Q: 15 years of marriage of the Kings have just been completed. How do you rate the role of Queen Letizia? What has this ‘plebeianization’ of the Crown supposed?
A: It has meant getting on the same line as the rest of the European monarchies, which have also been ‘plebeianized’. It has been necessary for the monarchy to enter the 21st century. I appreciate her coming into the Royal House because it has given a touch of modernity, which the monarchy needed. Felipe VI maintains the tradition – the Crown must do it – but he has been able to match it with modernity.
Q: Should the Constitution be amended to guarantee the same conditions for men and women for access to the throne?

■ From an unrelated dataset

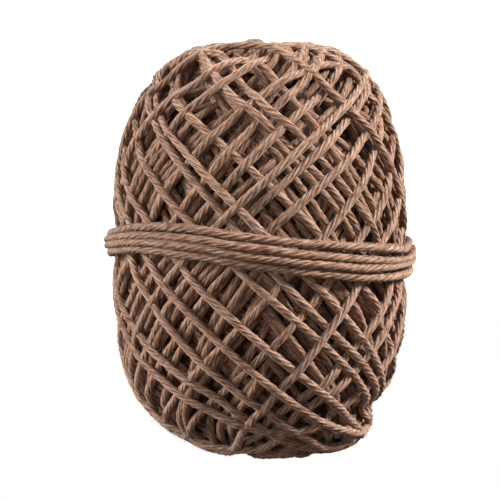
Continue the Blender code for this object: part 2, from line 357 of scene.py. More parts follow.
class Layer:
    """One layer of the winding: its passes from end to end of the ball, rising ones first, then falling."""

    def __init__(self, rising, falling, order, depth, rng):
        self.count = len(rising)
        passes = np.concatenate((rising, falling))
        self.start = np.radians(passes[:, 0])
        self.upper, self.lower = 0.001 * passes[:, 1], 0.001 * passes[:, 2]
        self.way = np.repeat((1.0, -1.0), self.count)
        self.order = order
        self.depth = depth
        self.span_up = np.radians(passes[:, 3])
        self.span_down = np.radians(passes[:, 3])
        self.link_up = self.link(1.0)
        self.link_down = self.link(-1.0)
        self.sample(rng)

    def link(self, end):
        """Pairs each rising pass with the falling pass that it swings into at one end.

        Both families are sorted by the longitude at which they swing, and the turn of one list
        against the other that leaves the smallest gaps is taken. Both spans then meet halfway.
        """
        spans = self.span_up if end > 0.0 else self.span_down
        swing = self.start + end * self.way * spans
        rising = np.argsort(swing[: self.count] % math.tau)
        falling = self.count + np.argsort(swing[self.count :] % math.tau)
        best = None
        for shift in range(self.count):
            gaps = swing[np.roll(falling, shift)] - swing[rising]
            gaps = (gaps + math.pi) % math.tau - math.pi
            cost = float(np.sum(gaps * gaps))
            if best is None or cost < best[0]:
                best = (cost, np.roll(falling, shift), gaps)
        partner = np.zeros(2 * self.count, int)
        partner[rising] = best[1]
        partner[best[1]] = rising
        spans[rising] += end * best[2] / 2.0
        spans[best[1]] += end * best[2] / 2.0
        return partner

    def sample(self, rng):
        """Longitude and arc of every pass at even steps of u, from -1 at the lower swing to 1 at the upper.

        The arc is reach * sin(90 deg * u). The reach blends from the lower to the upper one through the
        middle, and towards each swing it blends into the mean of the two passes that are linked there.
        """
        u = np.linspace(-1.0, 1.0, PASS_SAMPLES)[None, :]
        upper_half = smooth_step((u + HALF_BLEND) / (2.0 * HALF_BLEND))
        mean_up = (self.upper + self.upper[self.link_up]) / 2.0
        mean_down = (self.lower + self.lower[self.link_down]) / 2.0
        near_end = smooth_step((np.abs(u) - SWING_BLEND_START) / SWING_BLEND_FADE)
        reach_up = self.upper[:, None] + near_end * (mean_up - self.upper)[:, None]
        reach_down = self.lower[:, None] + near_end * (mean_down - self.lower)[:, None]
        reach = reach_down + upper_half * (reach_up - reach_down)
        span = self.span_down[:, None] + upper_half * (self.span_up - self.span_down)[:, None]
        waver = rng.normal(0.0, PASS_WAVER, (2, 2 * self.count, 1))
        bend = waver[0] * np.sin(2.0 * math.pi * u) + waver[1] * np.sin(3.0 * math.pi * u)
        self.arc = reach * np.sin(math.pi / 2.0 * u)
        self.longitude = self.start[:, None] + self.way[:, None] * (u * span) + bend
        self.rise = np.zeros_like(self.arc)
        self.floor = np.zeros_like(self.arc)

    def places(self, depth):
        """Points of every pass at a depth under the barrel."""
        return on_barrel(self.longitude, self.arc, np.full_like(self.arc, depth))[0]

    def sags(self):
        """How far a straight yarn drops below the surface between neighbouring samples, at each sample."""
        points, normals = on_barrel(self.longitude, self.arc, np.full_like(self.arc, self.depth))
        bend = points[:, :-2] + points[:, 2:] - 2.0 * points[:, 1:-1]
        sag = np.zeros_like(self.arc)
        sag[:, 1:-1] = np.maximum(0.0, -0.5 * np.sum(bend * normals[:, 1:-1], axis=-1))
        sag[:, 0], sag[:, -1] = sag[:, 1], sag[:, -2]
        return sag / TENSION

    def loops(self):
        """The closed loops that the linked passes make, each a list of passes in the yarn's direction."""
        left = set(range(self.count))
        found = []
        while left:
            first = min(left)
            loop, rising = [], first
            while rising in left:
                left.remove(rising)
                falling = self.link_up[rising]
                loop += [rising, falling]
                rising = self.link_down[falling]
            found.append(loop)
        return found


def grouped_longitudes(rng, count, radius):
    """Longitudes round the waist in degrees: groups of turns side by side, with wider gaps between groups."""
    close = math.degrees(NEIGHBOUR_SPACING / radius)
    in_group = rng.random(count) < GROUP_SHARE
    beside = close * rng.uniform(*NEIGHBOUR_SPREAD, count)
    apart = rng.uniform(*GROUP_GAP_SPREAD, count)
    gaps = np.where(in_group, beside, apart)
    spare = 360.0 - gaps[in_group].sum()
    gaps[~in_group] *= spare / gaps[~in_group].sum()
    return rng.uniform(0.0, 360.0) + np.cumsum(gaps)


def inner_layer(count, depth, seed):
    """A layer under the outer one, with its turns in seeded groups."""
    rng = np.random.default_rng(seed)
    families = []
    for _ in range(2):
        longitudes = grouped_longitudes(rng, count, HALF_WIDTH - depth)
        reaches = rng.uniform(INNER_REACH_LOW, INNER_REACH_HIGH, (count, 2))
        reaches = np.minimum(reaches, WELL_REACH)
        spans = INNER_SPAN_AT_MIDDLE + INNER_SPAN_PER_REACH * (reaches.mean(axis=1) - INNER_REACH_MIDDLE)
        families.append(np.column_stack((longitudes, 1000.0 * reaches, spans)))
    # On the left the rising turns lie over the falling ones, and on the right the other way round
    side = np.radians(np.concatenate((families[0][:, 0] + TOP_SIDE, families[1][:, 0] - TOP_SIDE)))
    order = np.argsort(np.cos(side))
    return Layer(families[0], families[1], order, depth, rng)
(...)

A: Ideally, that article should not be in the Constitution, but it must be understood that it is because of the situation that was experienced in 1978. Now it has no meaning, but also no effect as long as the Kings do not have a child. There is no immediate conflict, so it is necessary to assess whether it is worthwhile to reform the Constitution, at this time, just for this matter. Maybe it’s not the best time now; when you open the Constitution you don’t know how you are going to close it. Spanish life is not today in a good position to trust the responsibility of certain political groups.
Q: How do you rate the recent withdrawal of the emeritus king from public life?
A: As an element of normality. Since his abdication in 2014, what became important was the consolidation of the new monarch, which the father king helped. These 5 years have shown that Felipe VI is able to carry out the Crown and, therefore, the presence in the front line of Juan Carlos is not essential.
Q: Imagine Spain in 30 or 40 years and complete the headline: “The Spanish monarchy…”
A: … that contributed decisively to the return of democracy remains today a fundamental element for its existence and its development”.
Q: Can you imagine it with Leonor I as queen?
A: If nothing serious enough happens to disrupt everything, the Spanish monarchy is today a monarchy with a future.